*WORK INSTRUCTIONS:* Only the lines from the one containing "sign] = terminal_contact(x)" down to the one containing "cad_parts[node].hide_render = cad_parts[node].hide_viewport" should be printed, exactly as they stand, ends included.

*DATASET EXCERPT:*
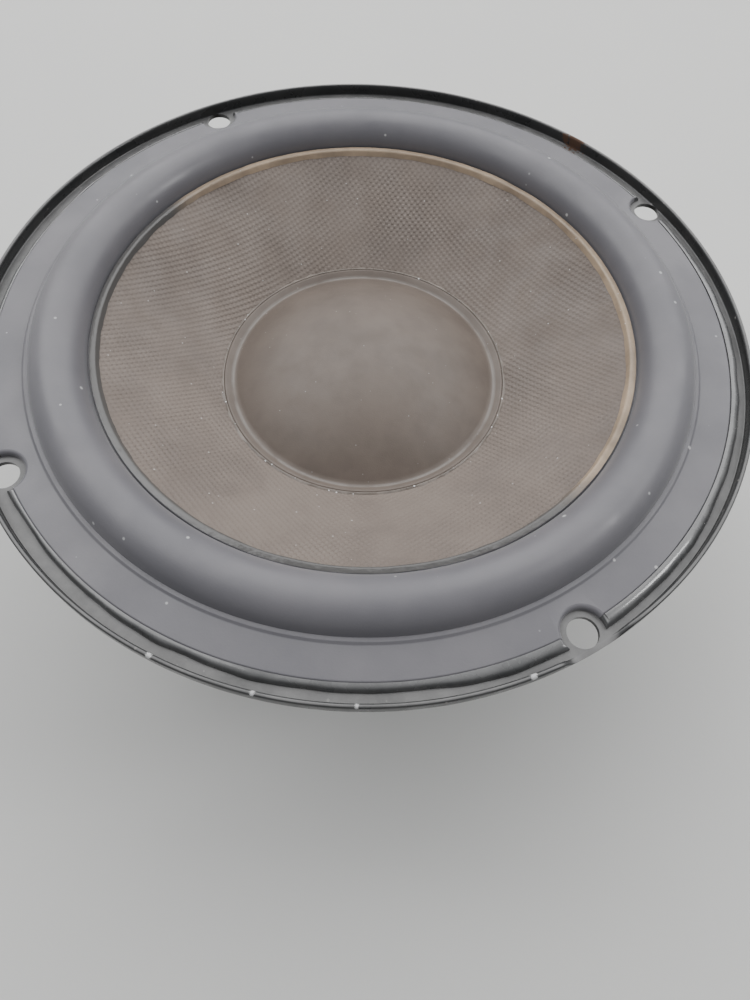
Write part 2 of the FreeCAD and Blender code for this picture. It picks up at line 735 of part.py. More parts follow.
def main():
    parts = {
        "basket": basket(),
        "surround": surround(),
        "surround_adhesive": surround_adhesive(),
        "cone": cone(),
        "cone_edge_glue": cone_edge_glue(),
        "cone_neck_glue": cone_neck_glue(),
        "dust_cap": dust_cap(),
        "dust_cap_glue": dust_cap_glue(),
        "voice_coil_former": voice_coil_former(),
        "former_collar": former_collar(),
        "voice_coil_winding": voice_coil_winding(),
        "coil_lead_wires": coil_lead_wires(),
        "lead_eyelets": lead_eyelets(),
        "spider": spider(),
        "spider_neck_glue": spider_neck_glue(),
        "spider_edge_glue": spider_edge_glue(),
        "top_plate": top_plate(),
        "basket_rivets": basket_rivets(),
        "magnet": magnet(),
        "back_plate": back_plate(),
        "pole_piece": pole_piece(),
        "terminal_block": terminal_block(),
        "terminal_board": terminal_board(),
        "terminal_rivets": terminal_rivets(),
        "solder_joints": solder_joints(),
    }
    for side, sign, colour in ((-1, "negative", "black"), (1, "positive", "red")):
        x = side * POST_X
        parts["terminal_contact_" + sign] = terminal_contact(x)
        parts["terminal_button_" + colour] = terminal_button(x)
        parts["terminal_spring_" + colour] = terminal_spring(x)
        parts["tinsel_lead_" + sign] = tinsel_lead(side)
    os.makedirs("parts", exist_ok=True)
    for name, shape in parts.items():
        box = shape.BoundBox
        solids = len(shape.Solids)
        print(name, "solids", solids, "valid", shape.isValid(), "volume", round(shape.Volume, 1),
              "z", round(box.ZMin, 2), round(box.ZMax, 2))
        shape.exportStep("parts/" + name + ".step")


main()
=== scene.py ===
import math

import bmesh
import bpy
from mathutils import Matrix, Vector, noise
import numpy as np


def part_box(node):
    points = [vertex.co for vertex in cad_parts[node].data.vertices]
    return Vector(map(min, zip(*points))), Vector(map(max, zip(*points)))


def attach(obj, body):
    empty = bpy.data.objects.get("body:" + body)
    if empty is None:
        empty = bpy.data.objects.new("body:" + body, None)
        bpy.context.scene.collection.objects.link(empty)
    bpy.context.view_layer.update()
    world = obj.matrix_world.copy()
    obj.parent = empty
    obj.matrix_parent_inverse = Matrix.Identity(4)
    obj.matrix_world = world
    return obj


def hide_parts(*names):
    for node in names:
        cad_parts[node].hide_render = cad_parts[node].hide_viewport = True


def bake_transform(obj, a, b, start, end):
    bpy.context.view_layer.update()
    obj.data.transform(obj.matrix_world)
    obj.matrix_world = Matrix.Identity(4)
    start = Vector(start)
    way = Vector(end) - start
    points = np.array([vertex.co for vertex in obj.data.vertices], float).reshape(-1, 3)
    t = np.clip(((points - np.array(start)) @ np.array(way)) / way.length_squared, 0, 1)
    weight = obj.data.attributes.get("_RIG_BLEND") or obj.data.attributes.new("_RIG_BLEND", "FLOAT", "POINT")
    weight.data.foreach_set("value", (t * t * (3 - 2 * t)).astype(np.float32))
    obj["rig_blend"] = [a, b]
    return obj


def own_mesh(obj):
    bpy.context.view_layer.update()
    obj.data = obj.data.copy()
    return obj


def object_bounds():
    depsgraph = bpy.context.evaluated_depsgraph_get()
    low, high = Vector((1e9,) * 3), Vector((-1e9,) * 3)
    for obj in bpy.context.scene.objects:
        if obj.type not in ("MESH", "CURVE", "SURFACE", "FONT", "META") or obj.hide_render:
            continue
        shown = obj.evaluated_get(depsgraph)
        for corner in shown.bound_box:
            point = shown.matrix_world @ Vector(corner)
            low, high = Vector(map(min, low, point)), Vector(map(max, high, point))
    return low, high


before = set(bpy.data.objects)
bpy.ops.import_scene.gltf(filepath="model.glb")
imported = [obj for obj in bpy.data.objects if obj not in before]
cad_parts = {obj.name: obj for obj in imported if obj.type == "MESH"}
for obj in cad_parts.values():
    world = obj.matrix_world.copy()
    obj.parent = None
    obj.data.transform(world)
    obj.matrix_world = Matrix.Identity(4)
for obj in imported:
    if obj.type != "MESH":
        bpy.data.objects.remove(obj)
cad_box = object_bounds()


# ---- Camera ----
# A hand-held camera 160 mm above the rim and 140 mm in front of the axis, tipped down at the cone,
# with a short lens and a slight roll.
MM = 0.001
scene = bpy.context.scene
camera_place = Vector((35.9, -136.2, 160.3)) * MM
camera_aim = Vector((-0.1022, 0.4647, -0.8795)).normalized()
camera_roll = math.radians(3.72)
camera_data = bpy.data.cameras.new("camera")
camera_data.lens = 26.65
camera_data.clip_start = 10 * MM
camera = bpy.data.objects.new("camera", camera_data)
scene.collection.objects.link(camera)
level = camera_aim.cross(Vector((0, 0, 1))).normalized()
upward = level.cross(camera_aim)
right = level * math.cos(camera_roll) + upward * math.sin(camera_roll)
top = upward * math.cos(camera_roll) - level * math.sin(camera_roll)
turned_to = Matrix((right, top, -camera_aim)).transposed()
camera.matrix_world = Matrix.Translation(camera_place) @ turned_to.to_4x4()
scene.camera = camera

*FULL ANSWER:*
        parts["terminal_contact_" + sign] = terminal_contact(x)
        parts["terminal_button_" + colour] = terminal_button(x)
        parts["terminal_spring_" + colour] = terminal_spring(x)
        parts["tinsel_lead_" + sign] = tinsel_lead(side)
    os.makedirs("parts", exist_ok=True)
    for name, shape in parts.items():
        box = shape.BoundBox
        solids = len(shape.Solids)
        print(name, "solids", solids, "valid", shape.isValid(), "volume", round(shape.Volume, 1),
              "z", round(box.ZMin, 2), round(box.ZMax, 2))
        shape.exportStep("parts/" + name + ".step")


main()
=== scene.py ===
import math

import bmesh
import bpy
from mathutils import Matrix, Vector, noise
import numpy as np


def part_box(node):
    points = [vertex.co for vertex in cad_parts[node].data.vertices]
    return Vector(map(min, zip(*points))), Vector(map(max, zip(*points)))


def attach(obj, body):
    empty = bpy.data.objects.get("body:" + body)
    if empty is None:
        empty = bpy.data.objects.new("body:" + body, None)
        bpy.context.scene.collection.objects.link(empty)
    bpy.context.view_layer.update()
    world = obj.matrix_world.copy()
    obj.parent = empty
    obj.matrix_parent_inverse = Matrix.Identity(4)
    obj.matrix_world = world
    return obj


def hide_parts(*names):
    for node in names:
        cad_parts[node].hide_render = cad_parts[node].hide_viewport = True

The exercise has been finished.